__Work to do__
Extract all data as written.
===== Recorded data =====
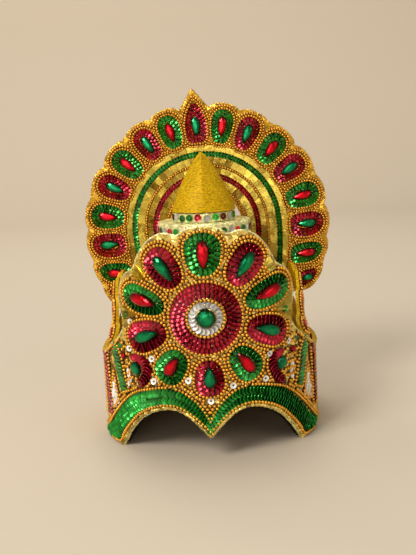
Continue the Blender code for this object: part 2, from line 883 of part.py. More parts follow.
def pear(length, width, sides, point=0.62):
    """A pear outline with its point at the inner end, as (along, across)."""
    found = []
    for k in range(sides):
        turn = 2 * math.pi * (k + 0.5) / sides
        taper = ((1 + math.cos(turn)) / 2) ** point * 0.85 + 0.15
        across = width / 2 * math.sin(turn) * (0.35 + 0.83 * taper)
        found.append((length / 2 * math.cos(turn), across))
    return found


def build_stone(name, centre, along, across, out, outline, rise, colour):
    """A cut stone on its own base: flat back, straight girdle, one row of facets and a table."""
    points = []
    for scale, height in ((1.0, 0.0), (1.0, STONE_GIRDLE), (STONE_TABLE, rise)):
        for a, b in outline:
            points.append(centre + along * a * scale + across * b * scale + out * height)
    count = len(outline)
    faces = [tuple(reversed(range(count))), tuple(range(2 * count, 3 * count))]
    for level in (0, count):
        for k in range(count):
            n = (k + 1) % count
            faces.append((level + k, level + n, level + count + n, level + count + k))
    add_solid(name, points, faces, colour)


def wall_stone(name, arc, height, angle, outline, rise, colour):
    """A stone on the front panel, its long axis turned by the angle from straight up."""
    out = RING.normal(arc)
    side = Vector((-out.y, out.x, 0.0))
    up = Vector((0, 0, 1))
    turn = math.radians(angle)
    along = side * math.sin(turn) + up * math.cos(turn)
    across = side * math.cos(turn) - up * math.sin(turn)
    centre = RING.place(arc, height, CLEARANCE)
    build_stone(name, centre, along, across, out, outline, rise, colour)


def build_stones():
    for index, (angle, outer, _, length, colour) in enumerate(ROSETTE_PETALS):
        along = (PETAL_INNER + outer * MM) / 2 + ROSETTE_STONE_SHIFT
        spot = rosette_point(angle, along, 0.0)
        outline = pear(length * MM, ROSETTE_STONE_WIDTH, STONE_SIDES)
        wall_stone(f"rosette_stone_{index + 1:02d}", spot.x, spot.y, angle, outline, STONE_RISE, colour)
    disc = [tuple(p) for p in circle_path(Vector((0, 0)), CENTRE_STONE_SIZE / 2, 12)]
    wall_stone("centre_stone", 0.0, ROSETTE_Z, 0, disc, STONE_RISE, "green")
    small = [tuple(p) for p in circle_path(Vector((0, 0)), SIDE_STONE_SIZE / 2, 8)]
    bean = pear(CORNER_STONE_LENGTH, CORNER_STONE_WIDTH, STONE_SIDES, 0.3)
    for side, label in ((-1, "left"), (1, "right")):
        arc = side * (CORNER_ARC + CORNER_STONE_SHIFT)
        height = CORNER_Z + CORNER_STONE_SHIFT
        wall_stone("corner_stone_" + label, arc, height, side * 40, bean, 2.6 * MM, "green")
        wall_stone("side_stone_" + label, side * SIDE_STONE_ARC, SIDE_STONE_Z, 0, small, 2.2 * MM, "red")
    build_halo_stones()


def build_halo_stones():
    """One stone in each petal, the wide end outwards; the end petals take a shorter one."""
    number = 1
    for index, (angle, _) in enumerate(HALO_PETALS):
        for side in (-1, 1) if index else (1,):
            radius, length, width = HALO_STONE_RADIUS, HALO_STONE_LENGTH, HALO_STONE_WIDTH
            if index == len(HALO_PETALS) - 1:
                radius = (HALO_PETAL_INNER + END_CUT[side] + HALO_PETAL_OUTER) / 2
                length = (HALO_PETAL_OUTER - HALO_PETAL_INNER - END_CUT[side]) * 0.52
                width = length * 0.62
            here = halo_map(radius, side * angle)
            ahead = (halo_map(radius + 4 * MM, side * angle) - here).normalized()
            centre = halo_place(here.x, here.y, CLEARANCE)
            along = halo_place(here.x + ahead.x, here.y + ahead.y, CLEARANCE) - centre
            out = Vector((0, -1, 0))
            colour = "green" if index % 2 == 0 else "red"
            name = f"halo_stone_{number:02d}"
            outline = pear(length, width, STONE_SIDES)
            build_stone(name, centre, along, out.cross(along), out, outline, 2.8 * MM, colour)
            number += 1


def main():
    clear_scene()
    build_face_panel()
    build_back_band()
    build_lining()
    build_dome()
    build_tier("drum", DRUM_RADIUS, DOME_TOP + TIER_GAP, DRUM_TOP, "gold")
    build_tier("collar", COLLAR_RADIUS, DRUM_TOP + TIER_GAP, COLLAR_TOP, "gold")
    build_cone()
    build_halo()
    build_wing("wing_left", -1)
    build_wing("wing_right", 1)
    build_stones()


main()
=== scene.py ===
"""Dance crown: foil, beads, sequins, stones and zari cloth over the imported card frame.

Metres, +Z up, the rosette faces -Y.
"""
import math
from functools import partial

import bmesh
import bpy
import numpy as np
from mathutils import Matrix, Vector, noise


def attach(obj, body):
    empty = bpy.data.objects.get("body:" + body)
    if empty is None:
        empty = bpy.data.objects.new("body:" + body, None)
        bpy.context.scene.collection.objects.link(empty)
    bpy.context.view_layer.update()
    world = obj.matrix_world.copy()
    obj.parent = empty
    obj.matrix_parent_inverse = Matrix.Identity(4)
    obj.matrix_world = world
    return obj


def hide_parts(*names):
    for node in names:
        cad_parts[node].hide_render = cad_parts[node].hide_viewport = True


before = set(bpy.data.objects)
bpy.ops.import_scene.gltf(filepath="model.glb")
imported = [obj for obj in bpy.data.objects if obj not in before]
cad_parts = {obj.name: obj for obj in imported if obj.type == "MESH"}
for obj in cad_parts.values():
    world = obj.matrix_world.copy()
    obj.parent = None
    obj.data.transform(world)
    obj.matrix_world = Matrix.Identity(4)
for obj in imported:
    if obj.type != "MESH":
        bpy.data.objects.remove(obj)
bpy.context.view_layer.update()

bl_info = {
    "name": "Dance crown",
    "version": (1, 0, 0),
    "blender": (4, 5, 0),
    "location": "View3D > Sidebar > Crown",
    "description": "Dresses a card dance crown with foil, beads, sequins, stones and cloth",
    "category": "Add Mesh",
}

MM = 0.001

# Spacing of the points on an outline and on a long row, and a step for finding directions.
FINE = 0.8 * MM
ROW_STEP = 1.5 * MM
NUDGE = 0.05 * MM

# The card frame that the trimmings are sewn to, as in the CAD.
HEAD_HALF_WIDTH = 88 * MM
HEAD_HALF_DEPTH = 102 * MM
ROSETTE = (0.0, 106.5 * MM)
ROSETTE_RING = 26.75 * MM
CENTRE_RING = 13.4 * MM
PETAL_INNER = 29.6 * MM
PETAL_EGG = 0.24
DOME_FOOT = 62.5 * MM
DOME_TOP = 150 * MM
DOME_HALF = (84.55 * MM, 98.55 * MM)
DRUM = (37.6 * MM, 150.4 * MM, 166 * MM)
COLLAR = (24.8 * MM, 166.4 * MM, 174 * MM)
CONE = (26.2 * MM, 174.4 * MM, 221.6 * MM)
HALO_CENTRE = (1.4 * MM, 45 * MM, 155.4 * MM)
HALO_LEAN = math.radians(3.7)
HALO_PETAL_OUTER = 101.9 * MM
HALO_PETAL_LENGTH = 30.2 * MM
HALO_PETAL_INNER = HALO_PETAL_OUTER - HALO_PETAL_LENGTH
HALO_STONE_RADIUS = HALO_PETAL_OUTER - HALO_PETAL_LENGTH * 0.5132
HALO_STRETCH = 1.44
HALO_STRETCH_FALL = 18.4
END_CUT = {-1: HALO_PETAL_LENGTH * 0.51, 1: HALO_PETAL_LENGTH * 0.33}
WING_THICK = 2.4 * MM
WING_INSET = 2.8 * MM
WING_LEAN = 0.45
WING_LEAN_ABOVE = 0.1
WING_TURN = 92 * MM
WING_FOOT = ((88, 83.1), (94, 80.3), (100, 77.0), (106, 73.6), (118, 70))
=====
__The completed task__
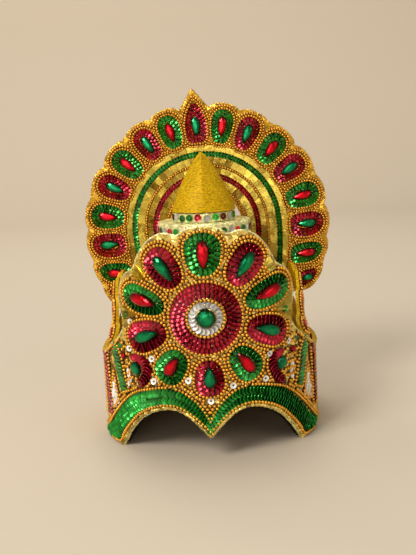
Continue the Blender code for this object: part 2, from line 883 of part.py. More parts follow.
def pear(length, width, sides, point=0.62):
    """A pear outline with its point at the inner end, as (along, across)."""
    found = []
    for k in range(sides):
        turn = 2 * math.pi * (k + 0.5) / sides
        taper = ((1 + math.cos(turn)) / 2) ** point * 0.85 + 0.15
        across = width / 2 * math.sin(turn) * (0.35 + 0.83 * taper)
        found.append((length / 2 * math.cos(turn), across))
    return found


def build_stone(name, centre, along, across, out, outline, rise, colour):
    """A cut stone on its own base: flat back, straight girdle, one row of facets and a table."""
    points = []
    for scale, height in ((1.0, 0.0), (1.0, STONE_GIRDLE), (STONE_TABLE, rise)):
        for a, b in outline:
            points.append(centre + along * a * scale + across * b * scale + out * height)
    count = len(outline)
    faces = [tuple(reversed(range(count))), tuple(range(2 * count, 3 * count))]
    for level in (0, count):
        for k in range(count):
            n = (k + 1) % count
            faces.append((level + k, level + n, level + count + n, level + count + k))
    add_solid(name, points, faces, colour)


def wall_stone(name, arc, height, angle, outline, rise, colour):
    """A stone on the front panel, its long axis turned by the angle from straight up."""
    out = RING.normal(arc)
    side = Vector((-out.y, out.x, 0.0))
    up = Vector((0, 0, 1))
    turn = math.radians(angle)
    along = side * math.sin(turn) + up * math.cos(turn)
    across = side * math.cos(turn) - up * math.sin(turn)
    centre = RING.place(arc, height, CLEARANCE)
    build_stone(name, centre, along, across, out, outline, rise, colour)


def build_stones():
    for index, (angle, outer, _, length, colour) in enumerate(ROSETTE_PETALS):
        along = (PETAL_INNER + outer * MM) / 2 + ROSETTE_STONE_SHIFT
        spot = rosette_point(angle, along, 0.0)
        outline = pear(length * MM, ROSETTE_STONE_WIDTH, STONE_SIDES)
        wall_stone(f"rosette_stone_{index + 1:02d}", spot.x, spot.y, angle, outline, STONE_RISE, colour)
    disc = [tuple(p) for p in circle_path(Vector((0, 0)), CENTRE_STONE_SIZE / 2, 12)]
    wall_stone("centre_stone", 0.0, ROSETTE_Z, 0, disc, STONE_RISE, "green")
    small = [tuple(p) for p in circle_path(Vector((0, 0)), SIDE_STONE_SIZE / 2, 8)]
    bean = pear(CORNER_STONE_LENGTH, CORNER_STONE_WIDTH, STONE_SIDES, 0.3)
    for side, label in ((-1, "left"), (1, "right")):
        arc = side * (CORNER_ARC + CORNER_STONE_SHIFT)
        height = CORNER_Z + CORNER_STONE_SHIFT
        wall_stone("corner_stone_" + label, arc, height, side * 40, bean, 2.6 * MM, "green")
        wall_stone("side_stone_" + label, side * SIDE_STONE_ARC, SIDE_STONE_Z, 0, small, 2.2 * MM, "red")
    build_halo_stones()


def build_halo_stones():
    """One stone in each petal, the wide end outwards; the end petals take a shorter one."""
    number = 1
    for index, (angle, _) in enumerate(HALO_PETALS):
        for side in (-1, 1) if index else (1,):
            radius, length, width = HALO_STONE_RADIUS, HALO_STONE_LENGTH, HALO_STONE_WIDTH
            if index == len(HALO_PETALS) - 1:
                radius = (HALO_PETAL_INNER + END_CUT[side] + HALO_PETAL_OUTER) / 2
                length = (HALO_PETAL_OUTER - HALO_PETAL_INNER - END_CUT[side]) * 0.52
                width = length * 0.62
            here = halo_map(radius, side * angle)
            ahead = (halo_map(radius + 4 * MM, side * angle) - here).normalized()
            centre = halo_place(here.x, here.y, CLEARANCE)
            along = halo_place(here.x + ahead.x, here.y + ahead.y, CLEARANCE) - centre
            out = Vector((0, -1, 0))
            colour = "green" if index % 2 == 0 else "red"
            name = f"halo_stone_{number:02d}"
            outline = pear(length, width, STONE_SIDES)
            build_stone(name, centre, along, out.cross(along), out, outline, 2.8 * MM, colour)
            number += 1


def main():
    clear_scene()
    build_face_panel()
    build_back_band()
    build_lining()
    build_dome()
    build_tier("drum", DRUM_RADIUS, DOME_TOP + TIER_GAP, DRUM_TOP, "gold")
    build_tier("collar", COLLAR_RADIUS, DRUM_TOP + TIER_GAP, COLLAR_TOP, "gold")
    build_cone()
    build_halo()
    build_wing("wing_left", -1)
    build_wing("wing_right", 1)
    build_stones()


main()
=== scene.py ===
"""Dance crown: foil, beads, sequins, stones and zari cloth over the imported card frame.

Metres, +Z up, the rosette faces -Y.
"""
import math
from functools import partial

import bmesh
import bpy
import numpy as np
from mathutils import Matrix, Vector, noise


def attach(obj, body):
    empty = bpy.data.objects.get("body:" + body)
    if empty is None:
        empty = bpy.data.objects.new("body:" + body, None)
        bpy.context.scene.collection.objects.link(empty)
    bpy.context.view_layer.update()
    world = obj.matrix_world.copy()
    obj.parent = empty
    obj.matrix_parent_inverse = Matrix.Identity(4)
    obj.matrix_world = world
    return obj


def hide_parts(*names):
    for node in names:
        cad_parts[node].hide_render = cad_parts[node].hide_viewport = True


before = set(bpy.data.objects)
bpy.ops.import_scene.gltf(filepath="model.glb")
imported = [obj for obj in bpy.data.objects if obj not in before]
cad_parts = {obj.name: obj for obj in imported if obj.type == "MESH"}
for obj in cad_parts.values():
    world = obj.matrix_world.copy()
    obj.parent = None
    obj.data.transform(world)
    obj.matrix_world = Matrix.Identity(4)
for obj in imported:
    if obj.type != "MESH":
        bpy.data.objects.remove(obj)
bpy.context.view_layer.update()

bl_info = {
    "name": "Dance crown",
    "version": (1, 0, 0),
    "blender": (4, 5, 0),
    "location": "View3D > Sidebar > Crown",
    "description": "Dresses a card dance crown with foil, beads, sequins, stones and cloth",
    "category": "Add Mesh",
}

MM = 0.001

# Spacing of the points on an outline and on a long row, and a step for finding directions.
FINE = 0.8 * MM
ROW_STEP = 1.5 * MM
NUDGE = 0.05 * MM

# The card frame that the trimmings are sewn to, as in the CAD.
HEAD_HALF_WIDTH = 88 * MM
HEAD_HALF_DEPTH = 102 * MM
ROSETTE = (0.0, 106.5 * MM)
ROSETTE_RING = 26.75 * MM
CENTRE_RING = 13.4 * MM
PETAL_INNER = 29.6 * MM
PETAL_EGG = 0.24
DOME_FOOT = 62.5 * MM
DOME_TOP = 150 * MM
DOME_HALF = (84.55 * MM, 98.55 * MM)
DRUM = (37.6 * MM, 150.4 * MM, 166 * MM)
COLLAR = (24.8 * MM, 166.4 * MM, 174 * MM)
CONE = (26.2 * MM, 174.4 * MM, 221.6 * MM)
HALO_CENTRE = (1.4 * MM, 45 * MM, 155.4 * MM)
HALO_LEAN = math.radians(3.7)
HALO_PETAL_OUTER = 101.9 * MM
HALO_PETAL_LENGTH = 30.2 * MM
HALO_PETAL_INNER = HALO_PETAL_OUTER - HALO_PETAL_LENGTH
HALO_STONE_RADIUS = HALO_PETAL_OUTER - HALO_PETAL_LENGTH * 0.5132
HALO_STRETCH = 1.44
HALO_STRETCH_FALL = 18.4
END_CUT = {-1: HALO_PETAL_LENGTH * 0.51, 1: HALO_PETAL_LENGTH * 0.33}
WING_THICK = 2.4 * MM
WING_INSET = 2.8 * MM
WING_LEAN = 0.45
WING_LEAN_ABOVE = 0.1
WING_TURN = 92 * MM
WING_FOOT = ((88, 83.1), (94, 80.3), (100, 77.0), (106, 73.6), (118, 70))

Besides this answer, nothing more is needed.